UBP vekili mecliste Dışişleri bakanının aktör olunacağı iddiasına gönderme yaparak “aktör olunacaksa yer Strasburg’dur Brüksel’dir çok önemli fırsat kaçırdık” dedi.
Dışişlerinin uzaktan marke edildiğini ve giden gelenin ayni yolda yürüdüğünü bile bile konuştular.
KKTC yetmedi, diğer vekil de denizlerde ortak olduklarını iddia etti ama ne olarak iddia ettiğini, Kıbrıs’ı mı savunmakta olduğunu belirtmedi.
Kıbrıslılar artık AB üyesi Kıbrıs’ın parçası olduğunu anımsamalı yoksa AB’den uzaklaşma yoluna giren Türkiye’nin yeni politikası sonucu olabilecek yol kazalarına hazır olmalıdır.

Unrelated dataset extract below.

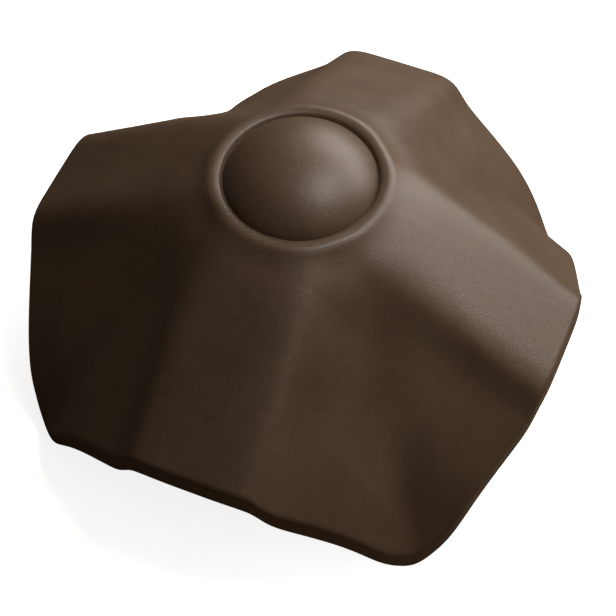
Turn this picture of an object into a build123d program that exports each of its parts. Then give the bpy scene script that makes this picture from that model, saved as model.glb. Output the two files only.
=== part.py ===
"""Four-way hip cap for the top of a pyramid roof, pressed and fired in one piece.

Four arms meet in the middle. Each is a ridge with a flat facet on top, and its sides fall over a
soft brow in a steep step, a shallow shelf and a steep lower part, down to the valley that it
shares with the next arm. A dome with a ring round it sits on the crown where the arms meet.
"""

from build123d import *
from math import atan2, cos, degrees, radians, sin, tan
import os

# Sizes in millimetres. The origin is on the axis, on the floor under the four corners.
# The wall is even along the stroke of the press, so it is measured upright.
wall = 17.0
dome_wall = 13.5
crown_level = 187.0
arm_count = 4

# An arm seen from the side: level on the crown, a bend, then a facet that falls outward.
# The bend's tangents meet at facet_start, measured from the axis, and the arm begins at
# arm_start, under the shoulder that fills the middle.
arm_slope = 35.0
arm_start = 30.0
facet_start = 64.5
crown_bend = 45.0

# An arm seen along its slope. One side goes down from the facet in four slopes, in degrees.
facet_half_width = 27.0
brow_width = 20.0
brow_slope = 25.0
step_width = 15.0
step_slope = 50.0
shelf_width = 38.0
shelf_slope = 32.0
lower_slope = 55.5
crease_radius = 35.0
brow_radius = 45.0
hollow_radius = 30.0
swell_radius = 45.0

# The valleys between the arms, and the round shoulder that closes each one under the crown.
valley_radius = 50.0
shoulder_radius = 45.0
shoulder_drop = 0.5
shoulder_bend = 55.0
shoulder_slope = 60.0
shoulder_depth = 40.0

# Outline seen from above: straight arm ends, tapered sides and large round corners.
arm_reach = 185.5
end_half_width = 37.5
end_radius = 20.0
side_taper = 0.41
corner_radius = 95.0

# The middle: a dome, a groove round it and a raised ring round the groove. The ring leans in to
# the groove, is level on top between two narrow edges, and falls outward at its own slope.
dome_radius = 49.2
dome_height = 26.0
groove_width = 1.0
groove_depth = 3.0
ring_height = 2.0
ring_lean = 1.5
ring_edge = 2.0
ring_top = 2.5
ring_slope = 40.0

# Values that follow, and two lengths that only need to be large enough for a cut to pass.
turn = 360 / arm_count
groove_level = crown_level - groove_depth
dome_sphere = (dome_radius**2 + dome_height**2) / (2 * dome_height)
dome_centre = groove_level + dome_height - dome_sphere
spare = 20.0
far = 300.0


def arm_form():
    """One closed arm, cut to its share of the plan."""
    slope_plane = Plane(
        origin=(facet_start, 0, crown_level),
        x_dir=(0, 1, 0),
        z_dir=(cos(radians(arm_slope)), 0, -sin(radians(arm_slope))),
    )
    # The section begins above the facet, where the slopes of the two brows would meet.
    x, y = 0, facet_half_width * tan(radians(brow_slope))
    points = [(x, y)]
    runs = (facet_half_width + brow_width, step_width, shelf_width, far)
    for run, slope in zip(runs, (brow_slope, step_slope, shelf_slope, lower_slope)):
        x, y = x + run, y - run * tan(radians(slope))
        points.append((x, y))
    with BuildPart() as arm:
        with BuildSketch(slope_plane):
            with BuildLine():
                side = FilletPolyline(*points, radius=(brow_radius, hollow_radius, swell_radius))
                mirror(side, about=Plane.YZ)
                Line(points[-1], (-points[-1][0], points[-1][1]))
            make_face()
        extrude(amount=far, both=True)
        # The top follows the side view, and its long edges are rounded along the whole arm.
        with BuildSketch(Plane.XZ):
            with BuildLine():
                foot = (far, crown_level - (far - facet_start) * tan(radians(arm_slope)))
                FilletPolyline((arm_start, crown_level), (facet_start, crown_level), foot, radius=crown_bend)
                Polyline(foot, (far, -far), (arm_start, -far), (arm_start, crown_level))
            make_face()
        extrude(amount=far, both=True, mode=Mode.INTERSECT)
        tops = [face for face in arm.faces() if face.normal_at().Z > 0.5 and abs(face.normal_at().Y) < 0.01]
        long_edges = [edge for face in tops for edge in face.edges() if abs((edge % 0.5).Y) < 0.9]
        fillet(long_edges, crease_radius)
        with BuildSketch(Plane.XY.offset(-spare)):
            with BuildLine():
                half = far * tan(radians(turn / 2))
                Polyline((0, 0), (far, -half), (far, half), close=True)
            make_face()
        extrude(amount=far, mode=Mode.INTERSECT)
    return arm.part


def shoulder_form():
    """A turned block, level at first, then bent over and falling steeply."""
    with BuildPart() as shoulder:
        with BuildSketch(Plane.XZ):
            with BuildLine():
                level = crown_level - shoulder_drop
                top = Line((0, level), (shoulder_radius, level))
                bend = JernArc(top @ 1, (1, 0), shoulder_bend, -shoulder_slope)
                fall = PolarLine(bend @ 1, shoulder_depth, direction=bend % 1)
                Polyline(fall @ 1, (0, (fall @ 1).Y), top @ 0)
            make_face()
        revolve(axis=Axis.Z)
    return shoulder.part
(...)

Türkiye hem Avrupa Konseyi’nin hem de AB’nin (aday) üyesi olduğunu içine sindiremedi. AB, ‘denizlerde sorun var taraflar görüşme ve tahkim yoluyla barış içinde soruna çare aramalıdır’ dedi. Uluslararası hukuk da diğer ihtilaflı bölgelerde uygulanan usullerde bunu öngörür. Ama burada bir adanın iki parçasının direnmesi yüzünden denizler ısınmaya başladı. AB de sorumlu ilan edildi.
Dış ilişkilerde girişim heveslisi olan dışişleri halkına en azından AB üyesi bir ülke olarak “AB’nin üye ve üye adaylarının aralarındaki sorunları nasıl ele almaları gerektiği” hakkındaki hukukunu ve kararını açıklasın ki izleyebilelim.